New Treatment for aTTP Gains Approval in Europe

According to a story from, the drug Cablivi, also known as caplacizumab, has been granted marketing authorization by the European Commission. Cablivi is meant to treat acquired thrombotic thrombocytopenic purpura (aTTP), a rare disorder that affects blood clotting. This is the first drug to gain approval for the treatment of aTTP.

About aTTP

Acquired thrombotic thrombocytopenia purpura (aTTP) is a rare disorder which is characterized by the appearance of microscopic blood clots that affect the small blood vessels and cause low platelet counts. In the acquired form of the disease, the cause is either the result of autoimmune activity or aTTP may appear as the result of another medical condition, drug use, or disease. People of African descent appear to be at slightly greater risk.

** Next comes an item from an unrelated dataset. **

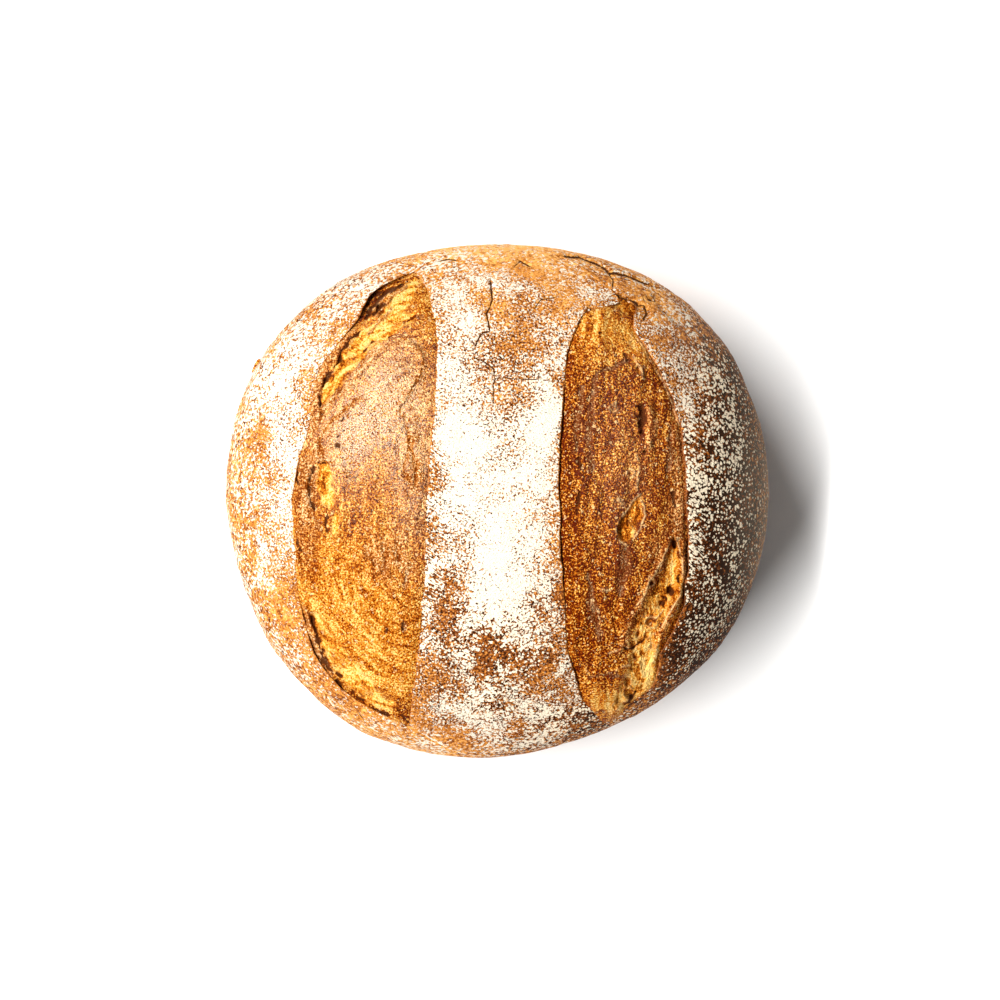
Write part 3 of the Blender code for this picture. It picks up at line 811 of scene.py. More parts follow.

These risk factors include cancer, bone marrow transplant, pregnancy, or HIV. Symptoms include high blood pressure, hemolytic anemia, reduced kidney function, fever, thrombocytopenia, and changes in mental function. Treatment of aTTP often include plasmapharesis and the use of steroids and immune suppressants. This disease is often lethal without treatment, but most patients will survive with prompt intervention. This is a very rare disease, with only about four to five cases per million people appearing in a single year. To learn more about aTTP, click here.

Drug Efficacy

Even with the current treatment standard, aTTP still has a mortality rate of around 20 percent, and most deaths can occur during the first month or so after diagnosis. In research trials, Cablivi was utilized as a supplement to current treatment approaches, and it was able to meaningfully improve several endpoints associated with aTTP, such as a reduced number of symptom recurrences, a reduction in disease-related deaths, and a shorter time to changes in platelet count.

Priority Review in the US

In addition to its approval in the EU, the US Food and Drug Administration (FDA) has accepted Cablivi under Priority Review, with a response expected to be announced in February of next year. The drug works by acting on the ability of platelets to stick together and form the clots that appear with aTTP and can result in serious symptoms such as organ damage.